Montag, der 30. März 2015

Preiswürdig: Blind einkaufen mit SOVI

SOVI - Produkt-Design1

[Design-Entwurf: Vladimir Maier]

Mit geschlossenen Augen kann keiner von uns einen Joghurtbecher von einem Becher Buttermilch unterscheiden und wir können auch nicht erfühlen, ob wir eine Packung Hartweizengrieß in der Hand haben oder Spülmaschinensalz. Wie also kann man einkaufen, wenn man blind ist? Dieser Frage geht Meike Seidel im Rahmen ihres Masterstudiums im Fachbereich Design und Medien nach. Und einen Preis hat sie dafür auch schon bekommen – den Newcomer Innovationspreis Altenpflege 2015!

Innovationspreis Meike Seidel

Zusammen mit Vladimir Maier, der als Produktdesigner maßgeblich beim Design-Entwurf geholfen und die Visualisierungen erstellt hat, konnte sie die Jury mit SOVI beeindrucken, einem Produkt, das aus ihrer Arbeit für den MA-Studiengang in Hannover entstanden ist. Die Masterstudentin wurde von dem Innovationspreis wirklich überrascht: „Ich nicht damit gerechnet, diesen Preis tatsächlich zu gewinnen, weil die Idee dahinter erst mal so utopisch klingt. Aber da gibt es Leute im Masterstudium, die mit mir davon überzeugt sind und die mir zum richtigen Zeitpunkt die richtigen Impulse gegeben haben.“

SOVI ermöglicht sehbehinderten und blinden Menschen das Einkaufen von Supermarkt- und Drogerie-Artikeln auch ohne die Hilfe von Begleitpersonen. Nötig wäre für die tatsächliche Umsetzung lediglich eine geringfügige Anpassung der Verpackungsbedruckungen.

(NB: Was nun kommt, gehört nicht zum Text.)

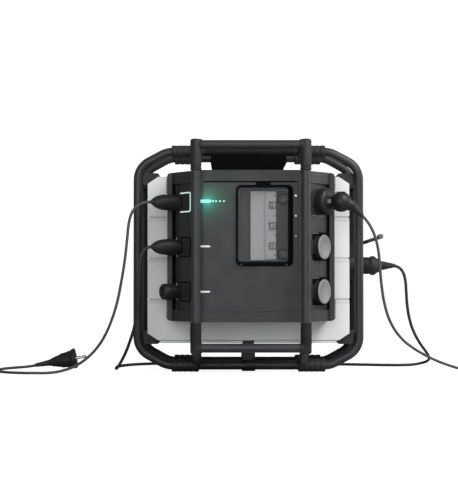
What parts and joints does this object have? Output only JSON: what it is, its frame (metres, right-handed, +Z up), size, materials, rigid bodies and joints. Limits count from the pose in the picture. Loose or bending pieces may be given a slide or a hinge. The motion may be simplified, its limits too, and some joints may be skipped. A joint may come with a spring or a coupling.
{
  "type": "power station",
  "caption": "Portable power station: battery tiers and a control module with inlets, outlets and a breaker window inside a tubular roll cage with a handle.",
  "frame": {"origin": "on the floor, under the centre of the object's box without its cords", "axes": "+Z up; -Y is the side with the control module and the handle; +X is the side with the outlets"},
  "size_m": [0.9406, 0.361, 0.407],
  "materials": {
    "cage_tube": "black powder coat, satin",
    "moulded_black": "moulded glass-filled plastic, fine grain",
    "housing_dark": "dark charcoal plastic, fine grain",
    "faceplate_dark": "dark grey plastic, fine grain",
    "shell_grey": "light grey plastic, fine grain",
    "breaker_grey": "light grey breaker plastic",
    "lid_grey": "light grey plastic",
    "window_clear": "clear polycarbonate",
    "rubber_black": "black rubber, satin",
    "pin_steel": "turned steel",
    "battery_blue": "wrapped cells",
    "board_metal": "machined heat sink"
  },
  "bodies": {
    "station": {"front_hoop_left": "cage_tube", "front_hoop_right": "cage_tube", "rear_hoop_left": "cage_tube", "rear_hoop_right": "cage_tube", "guard_upright_left": "cage_tube", "guard_upright_right": "cage_tube", "handle_tube": "cage_tube", "lower_guard_bar": "cage_tube", "guard_connector_top_left": "moulded_black", "guard_connector_top_right": "moulded_black", "guard_connector_bottom_left": "moulded_black", "guard_connector_bottom_right": "moulded_black", "rear_sleeve_top_left": "moulded_black", "rear_sleeve_top_right": "moulded_black", "rear_sleeve_bottom_left": "moulded_black", "rear_sleeve_bottom_right": "moulded_black", "corner_rail_top_left": "moulded_black", "corner_rail_top_right": "moulded_black", "corner_rail_bottom_left": "moulded_black", "corner_rail_bottom_right": "moulded_black", "top_saddle": "moulded_black", "bottom_clamp": "moulded_black", "module_housing": "housing_dark", "inlet_plate": "housing_dark", "socket_plate": "housing_dark", "side_socket": "housing_dark", "faceplate": "faceplate_dark", "body_tier_1": "shell_grey", "body_tier_2": "shell_grey", "body_tier_3": "shell_grey", "body_tier_4": "shell_grey", "rear_cover": "shell_grey", "breaker_bank": "breaker_grey", "fan_frame": "rubber_black", "charge_connector": "rubber_black", "link_connector": "rubber_black", "output_plug": "rubber_black", "side_plug": "rubber_black", "mains_plug": "rubber_black", "output_coupler": "rubber_black", "output_coil": "rubber_black", "charge_cord": "rubber_black", "link_cord": "rubber_black", "output_cord": "rubber_black", "window_hinge_pin": "pin_steel", "battery_pack": "battery_blue", "inverter_board": "board_metal"},
    "window": {"window_bezel": "rubber_black", "window_pane": "window_clear"},
    "toggle_1": {"breaker_toggle_1": "breaker_grey"},
    "toggle_2": {"breaker_toggle_2": "breaker_grey"},
    "toggle_3": {"breaker_toggle_3": "breaker_grey"},
    "power_key": {"power_button": "faceplate_dark"},
    "reset_key": {"reset_button": "faceplate_dark"},
    "lid_2": {"socket_lid_2": "lid_grey"},
    "lid_3": {"socket_lid_3": "lid_grey"},
    "side_cover": {"side_lid": "lid_grey"},
    "inlet_cap": {"port_cap": "rubber_black"},
    "fan": {"fan_rotor": "moulded_black"}
  },
  "joints": [
    {"name": "window_hinge", "type": "hinge", "parent": "station", "child": "window", "pos_m": [0.00125, -0.12585, 0.1913], "axis": [1, 0, 0], "range_deg": [0, 100]},
    {"name": "toggle_1_flip", "type": "hinge", "parent": "station", "child": "toggle_1", "pos_m": [0.01865, -0.11065, 0.2932], "axis": [0, 0, -1], "range_deg": [0, 40]},
    {"name": "toggle_2_flip", "type": "hinge", "parent": "station", "child": "toggle_2", "pos_m": [0.01865, -0.11065, 0.2578], "axis": [0, 0, -1], "range_deg": [0, 40]},
    {"name": "toggle_3_flip", "type": "hinge", "parent": "station", "child": "toggle_3", "pos_m": [0.01865, -0.11065, 0.2229], "axis": [0, 0, -1], "range_deg": [0, 40]},
    {"name": "power_press", "type": "slide", "parent": "station", "child": "power_key", "axis": [0, 1, 0], "range_m": [0, 0.0025], "stiffness_N_per_m": 300, "springref_m": -0.001},
    {"name": "reset_press", "type": "slide", "parent": "station", "child": "reset_key", "axis": [0, 1, 0], "range_m": [0, 0.0025], "stiffness_N_per_m": 300, "springref_m": -0.001},
    {"name": "lid_2_hinge", "type": "hinge", "parent": "station", "child": "lid_2", "pos_m": [0.1077, -0.07854, 0.2463], "axis": [-0.5573, -0.8303, 0], "range_deg": [0, 110], "stiffness_Nm_per_rad": 0.01, "springref_deg": -22.92},
    {"name": "lid_3_hinge", "type": "hinge", "parent": "station", "child": "lid_3", "pos_m": [0.1077, -0.07854, 0.1686], "axis": [-0.5573, -0.8303, 0], "range_deg": [0, 110], "stiffness_Nm_per_rad": 0.01, "springref_deg": -22.92},
    {"name": "side_lid_hinge", "type": "hinge", "parent": "station", "child": "side_cover", "pos_m": [0.17925, 0.06535, 0.229], "axis": [0, -1, 0], "range_deg": [-34, 22]},
    {"name": "inlet_cap_pull", "type": "slide", "parent": "station", "child": "inlet_cap", "axis": [-0.8647, -0.5022, 0], "range_m": [0, 0.03]},
    {"name": "fan_spin", "type": "hinge", "parent": "station", "child": "fan", "pos_m": [0.05425, 0.11535, 0.29], "axis": [0, 1, 0], "continuous": true}
  ]
}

Mit SOVI (kurz für „sonic view“) wurde die Idee eines Armbands entwickelt, das Informationen lesen und mithilfe einer App in Audio-Signale übersetzen kann – es kann also vorlesen. Getragen wird das SOVI-Armband ganz einfach am Handgelenk. Im Lebensmittelgeschäft kann es mit einer einfachen Bewegung zum Handteller gezogen werden, den Lesekopf in dessen Mitte. Ein magnetischer Verschluss ermöglich ein stufenloses Anpassen an den benötigten Umfang.

Beide Hände bleiben dabei frei und beim Griff zum Produkt nimmt der Lesekopf das auf die Verpackung aufgedruckte Punktmuster auf, in dem alle Informationen enthalten sind. Es ist für das menschliche Auge nicht sichtbar und bedeutet daher keine Einschränkungen für die sehende Kunden und auch keine sichtbare Änderung des Print-Layouts für den Hersteller. Da der gesamte bedruckte Bereich der Verpackung flächendeckend mit diesem Punktmuster versehen wird, ist nur ein Griff Richtung Produkt nötig und die Informationen werden über Kopfhörer ins Ohr des blinden oder sehbehinderten Menschen übertragen. Bisher auf dem Markt erhältliche Hilfsmittel zielten darauf ab, den Barcode auf der Verpackung zu finden, was in Anbetracht der visuellen Einschränkung der potenziellen Nutzer kaum sehr sinnvoll erscheint.

Design und Produktidee ergänzen sich perfekt

Der Induktions-Akku dient dem kabellosen Aufladen des Armbands an der heimischen Ladestation; umständliches Suchen der Steckverbindung soll visuell eingeschränkten Menschen damit erspart bleiben. Das Design des Armbands erfüllt ergonomische wie funktionale Vorgaben: Um nicht zu stören müssen alle Elemente klein bleiben, gleichzeitig die Beweglichkeit gerade beim Tragen in der Handinnenfläche gegeben sein. Neben dem Lesekopf sind Datenspeicher, Induktions-Akku und Bluetooth-Sender unterzubringen.

SOVI - so geht es - Produkt-Design

Mit SOVI und der Anpassung aller Verpackungen wäre eine wichtige Hürde für blinde Menschen genommen – sie könnten Produktinformationen selbständig aufnehmen und ohne Hilfe die gewünschten Artikel aussuchen. Doch eine Frage bleibt vorerst offen: Wie findet der blinde Mensch das richtige Regal? Mit dieser Frage beschäftigt sich der zweite Teil der Masterarbeit, in dem ein innovatives Leitsystem erdacht und visualisiert werden wird. Und auch über die Erweiterung des Systems wird nachgedacht: Anpassungen von Tickets und Eintrittskarten, Etiketten an anderen Produkten wie Kleidung oder Einrichtungsgegenstände sowie von Kredit- oder Bonuskarten sind denkbar.